Balls’ model has monetary policy impact Y with a one period lag and P with a two period lag. In fact, monetary policy affects P with a lead. Or if you consider expectations of future monetary policy to be “policy,” then the effect is contemporaneous–as when rumors of QE2 drove up commodity prices, and hence the headline CPI.
I don’t think the real interest rate measures monetary policy. To the extent that interest rates matter at all, I believe it is the nominal rate minus expected NGDP growth. But I’d rather just leave interest rates out of my “simplest imaginable model,” and stick with NGDP shocks and sticky wages as my explanation of changes in real output. And I’d rather model inflation (or better yet NGDP growth rates) via expected future NGDP, and hence expected future monetary policy. The hot potato effect. I’m not saying the output gap plays no role, but it’s much more complicated than the second equation implies.
Come back to me later when Ball has a model in which output fluctuations are caused by NGDP shocks and sticky wages, not real interest rates.
I also found this amusing:
You can’t cheat this, inflation targeting is simply better.
So inflation is best. Or is Canuck saying that inflation is best in Ball’s model? I can’t quite tell. Canuck doesn’t seem to realize that inflation is something that exists only in the minds of economists, not out there in “reality.” Or perhaps I should say there are as many inflation rates as there are economists. There is the US CPI inflation, which is built on the assumption that using housing prices have risen 7.5% in the past 5 years. Is that the inflation that Canuck wants us to target? Then there is the inflation rate that uses Case-Shiller data, which shows housing prices down 32% in the past 5 years. Given that housing is 1/3 of the CPI, it might be nice to know which of those two inflation rates we should target model. But in my search of Ball’s model I didn’t find any answer to that question. Indeed there are a million inflation rates; are we to believe that all of them are “optimal” policy targets? Is that what Ball’s equations prove?
I don’t work with toy models; I try to stay grounded in the real world. I notice that periods of above 5% NGDP growth (like the 1970s) are viewed as periods where monetary policy was too expansionary. And when NGDP plummets, like in the 1930s, money was too tight. And when NGDP grew at a steady rate of 5%, we achieved the best macro performance in history, the so-called “Great Moderation.” And when we let NGDP collapse in late 2008 and 2009, we had a very severe recession.

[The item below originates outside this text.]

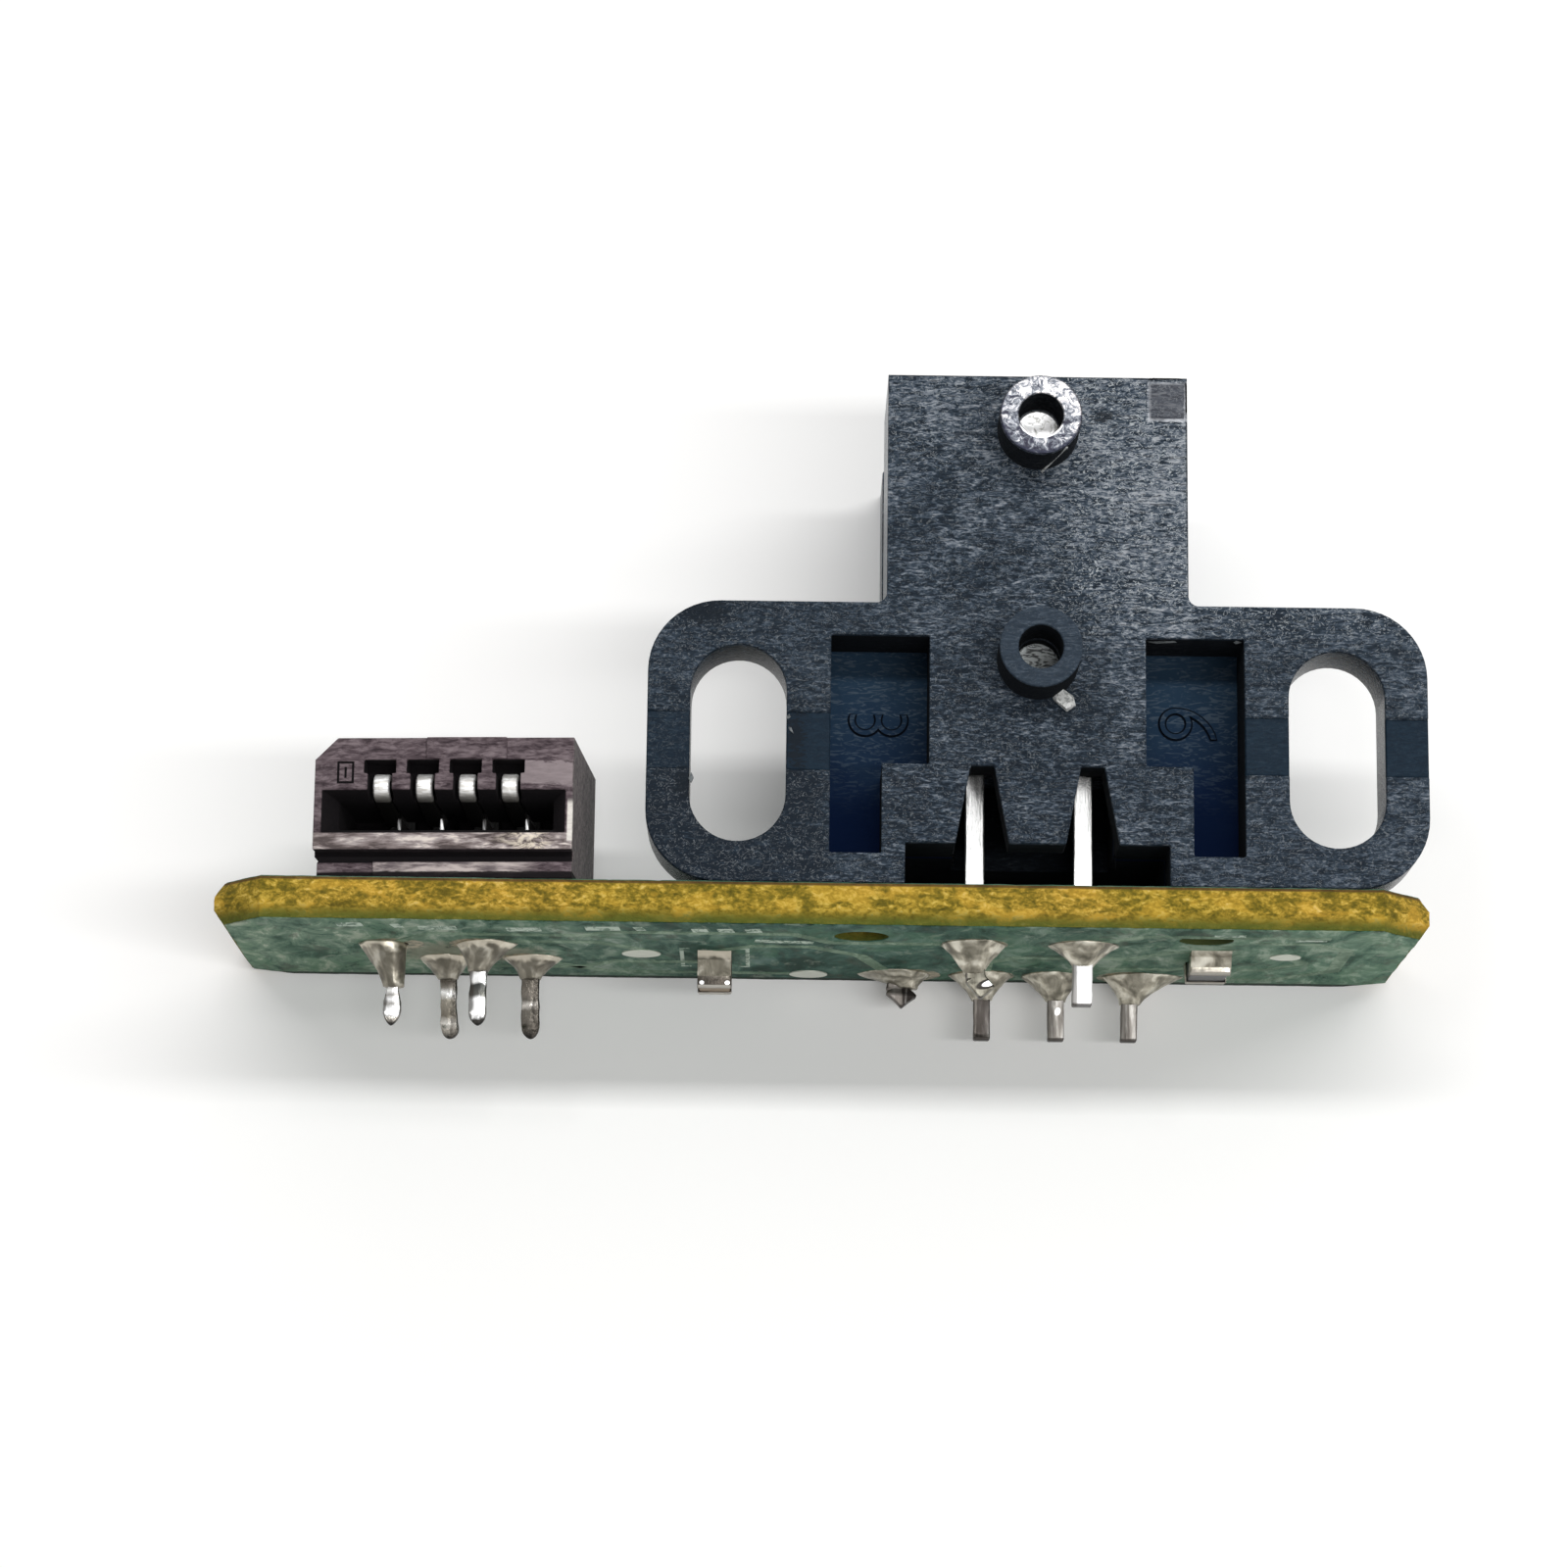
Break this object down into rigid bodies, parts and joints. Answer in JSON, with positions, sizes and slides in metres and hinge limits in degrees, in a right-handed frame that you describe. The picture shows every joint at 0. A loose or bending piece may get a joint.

I also notice that those who slavishly follow inflation targeting seem to often give the “wrong” advice. And I don’t just mean wrong in the sense that I don’t agree, but also wrong in the sense that almost all sensible economists, even those who don’t believe in NGDP targeting, would beg to differ. Like right now in the UK, when an inflation target would call for much tighter monetary policy. Or indeed even in the US, where the implications of current inflation are ambiguous, but most economists (including I’d guess Ball) think that more demand is obviously desirable.
And that’s not even touching on the political problems associated with inflation targeting. In theory inflation and NGDP are similar targets; whenever either aggregate is too low, the Fed calls for an increase. But as I pointed out in this paper, calling for higher inflation led to a political firestorm in late 2010. In contrast, most Americans would be accepting of a policy aimed at higher NGDP. (An argument I have made many times, and which was recently picked up by Paul Krugman.) But the messy complications of the real world don’t matter to those living in a world of pure mathematics.
I make no apologies for ignoring these little toy models, and having my policy analysis incorporate a complex mixture of politics, macroeconomic history, well-established basic economic principles, and logic.
HT: Bill Woolsey
Update: Josh Hendrickson sent me some comments that might be a more effective rebuttal:
Four points:
1. In my paper on nominal income and the great moderation, I show that a strong responsiveness to nominal income reduces the variability and the output gap in both a New Keynesian model and McCallum’s P-bar model.
2. It’s hard to assess nominal income targeting when nominal income isn’t defined in the model. Monetary transmission has nothing to do with nominal income in these models so we shouldn’t expect nominal income targeting to be optimal.
3. A long standing reason to support nominal income targeting is because there is uncertainty about how fluctuations in nominal income are divided between output and prices. Ball’s model assumes a specific process for inflation.
4. I continue to go back to the point I made regarding Svensson’s paper. The transmission of monetary policy in the model is through output in the first period and only effects inflation with a one period lag. This is the source of instability and I don’t think its a realistic assumption.